Some toys with microphones, for example, could record information such as child's name, school, likes and dislikes, activities and other data, the agency said.
Besides the personal information collected from users when creating a new account, the FBI said companies also collect other additional user data such as voice messages and recordings of conversations, real-time and previous locations, internet usage history as well as internet addresses and IPs.
"The exposure of such information could create opportunities for child identity fraud," the FBI warned. "Additionally, the potential misuse of sensitive data such as GPS location information, visual identifiers from pictures or videos, and known interests to garner trust from a child could present exploitation risks."
The FBI also raised concerns over the potential of hackers exploiting these toys to spy on users.

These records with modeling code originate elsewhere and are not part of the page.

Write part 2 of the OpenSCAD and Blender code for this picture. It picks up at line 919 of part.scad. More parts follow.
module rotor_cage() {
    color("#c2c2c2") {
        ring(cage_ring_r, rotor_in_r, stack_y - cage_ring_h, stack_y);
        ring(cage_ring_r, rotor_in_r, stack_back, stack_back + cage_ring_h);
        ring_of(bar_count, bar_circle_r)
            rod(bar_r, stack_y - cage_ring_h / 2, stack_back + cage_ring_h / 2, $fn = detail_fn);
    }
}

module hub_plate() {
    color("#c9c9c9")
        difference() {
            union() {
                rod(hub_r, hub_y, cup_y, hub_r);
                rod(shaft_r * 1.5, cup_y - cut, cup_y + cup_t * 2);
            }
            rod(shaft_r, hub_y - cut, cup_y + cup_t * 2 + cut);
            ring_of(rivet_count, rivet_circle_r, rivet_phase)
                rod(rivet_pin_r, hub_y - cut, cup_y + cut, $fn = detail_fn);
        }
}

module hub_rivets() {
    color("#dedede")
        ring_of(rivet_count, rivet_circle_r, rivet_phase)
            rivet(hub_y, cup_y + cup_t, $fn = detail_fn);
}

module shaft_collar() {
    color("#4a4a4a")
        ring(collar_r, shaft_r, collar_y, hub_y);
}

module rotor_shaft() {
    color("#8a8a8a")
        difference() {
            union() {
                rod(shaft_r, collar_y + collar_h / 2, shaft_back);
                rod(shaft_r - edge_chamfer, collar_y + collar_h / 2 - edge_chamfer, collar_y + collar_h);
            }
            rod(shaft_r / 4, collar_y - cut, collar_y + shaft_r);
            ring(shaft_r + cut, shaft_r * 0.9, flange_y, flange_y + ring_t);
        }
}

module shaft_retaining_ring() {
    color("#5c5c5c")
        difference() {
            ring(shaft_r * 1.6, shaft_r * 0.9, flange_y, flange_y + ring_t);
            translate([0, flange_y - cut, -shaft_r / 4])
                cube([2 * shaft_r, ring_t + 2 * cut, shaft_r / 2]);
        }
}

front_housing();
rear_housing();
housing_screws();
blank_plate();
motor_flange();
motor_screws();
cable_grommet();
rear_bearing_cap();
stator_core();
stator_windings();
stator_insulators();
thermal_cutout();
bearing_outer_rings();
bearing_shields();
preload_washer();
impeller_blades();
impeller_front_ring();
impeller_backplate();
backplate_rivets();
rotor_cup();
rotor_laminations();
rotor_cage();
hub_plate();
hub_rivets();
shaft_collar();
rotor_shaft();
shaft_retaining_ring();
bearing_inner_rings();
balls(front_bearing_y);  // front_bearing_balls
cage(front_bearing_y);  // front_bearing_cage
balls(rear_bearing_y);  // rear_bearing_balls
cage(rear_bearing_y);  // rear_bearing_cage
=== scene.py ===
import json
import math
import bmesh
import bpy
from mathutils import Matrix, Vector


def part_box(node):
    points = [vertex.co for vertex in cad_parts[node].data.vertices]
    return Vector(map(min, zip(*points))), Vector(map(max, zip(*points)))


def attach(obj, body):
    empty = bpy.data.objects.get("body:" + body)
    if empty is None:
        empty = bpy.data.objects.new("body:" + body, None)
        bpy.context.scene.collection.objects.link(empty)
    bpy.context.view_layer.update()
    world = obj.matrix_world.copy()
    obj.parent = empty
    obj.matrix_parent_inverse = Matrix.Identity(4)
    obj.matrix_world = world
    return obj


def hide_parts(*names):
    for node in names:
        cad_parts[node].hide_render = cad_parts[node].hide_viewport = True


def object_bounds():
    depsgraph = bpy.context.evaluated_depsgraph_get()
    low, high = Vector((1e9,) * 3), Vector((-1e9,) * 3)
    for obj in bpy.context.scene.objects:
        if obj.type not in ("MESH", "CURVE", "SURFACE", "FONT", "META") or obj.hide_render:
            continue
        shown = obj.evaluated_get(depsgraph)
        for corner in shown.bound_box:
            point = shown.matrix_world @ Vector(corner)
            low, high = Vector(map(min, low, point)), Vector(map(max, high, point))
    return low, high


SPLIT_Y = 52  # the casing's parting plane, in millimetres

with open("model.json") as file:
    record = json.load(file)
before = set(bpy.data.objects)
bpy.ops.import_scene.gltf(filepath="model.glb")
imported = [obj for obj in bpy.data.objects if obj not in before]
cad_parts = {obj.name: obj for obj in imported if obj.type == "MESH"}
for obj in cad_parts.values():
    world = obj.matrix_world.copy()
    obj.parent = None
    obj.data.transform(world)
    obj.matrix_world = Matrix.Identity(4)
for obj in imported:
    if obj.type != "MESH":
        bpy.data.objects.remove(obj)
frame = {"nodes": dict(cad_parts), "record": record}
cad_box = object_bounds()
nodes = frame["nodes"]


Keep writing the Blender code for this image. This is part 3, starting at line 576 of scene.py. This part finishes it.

"Communications connections where data is encrypted between the toy, Wi-Fi access points, and internet servers that store data or interact with the toy are crucial to mitigate the risk of hackers exploiting the toy or possibly eavesdropping on conversations/audio messages," the advisory read.
Hackers could also target unprotected Bluetooth-connected toys that do not require PINs or passwords when pairing with a mobile device, the FBI said, in order to gain access to the toy, listen in or even communicate with a child user.

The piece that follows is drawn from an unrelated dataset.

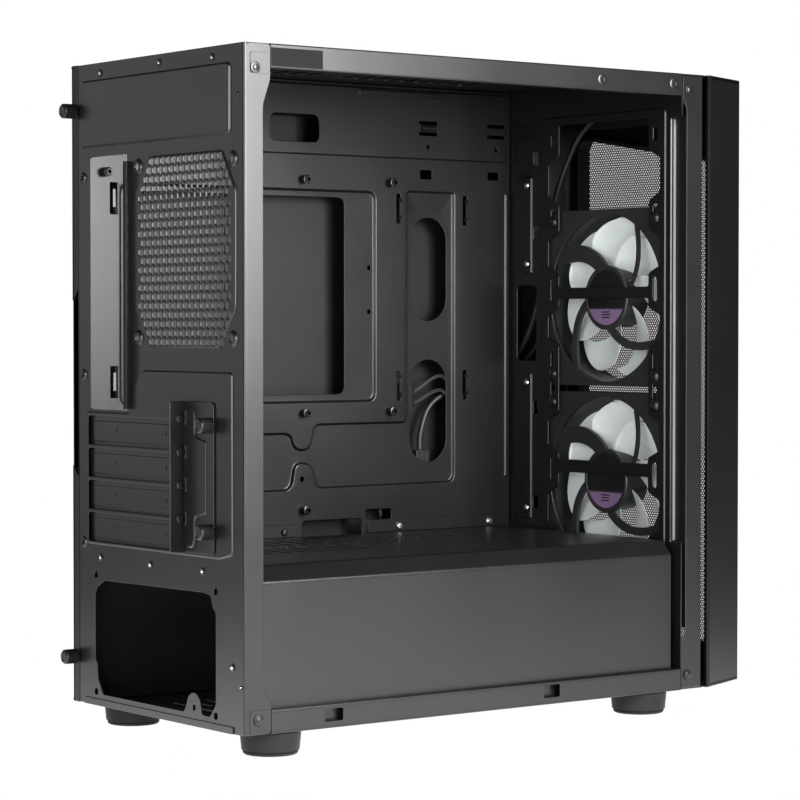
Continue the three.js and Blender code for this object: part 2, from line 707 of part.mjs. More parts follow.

"It could also be possible for unauthorised users to remotely gain access to the toy if the security measures used for these connections are insufficient or the device is compromised," the agency said.
The FBI has urged parents to review toy company user agreement disclosures and privacy practices to find out "where their family's personal data is sent and stored, including if it's sent to third-party services".
"Security safeguards for these toys can be overlooked in the rush to market them and to make them easy to use," the FBI said. "The cyber security measures used in the toy, the toy's partner applications, and the Wi-Fi network on which the toy connects directly impacts the overall user security.
"Voice recordings, toy Web application (parent app) passwords, home addresses, Wi-Fi information, or sensitive personal data could be exposed if the security of the data is not sufficiently protected with the proper use of digital certificates and encryption when it is being transmitted or stored."
The FBI's advisory comes amid growing privacy and security concerns over increasingly popular smart toys and internet-connected devices.
In February, Germany banned the popular My Friend Cayla dolls, manufactured by US company Genesis Toys, over privacy and spying concerns . The country's Federal Network Agency advised parents who bought the Bluetooth-equipped dolls to destroy them or disable its wireless connection. According to technology research firm Gartner, an estimated 8.4 billion "connected things" will be in use globally this year, up 31% from 2016. This figure is expected to reach 20.4 billion by 2020.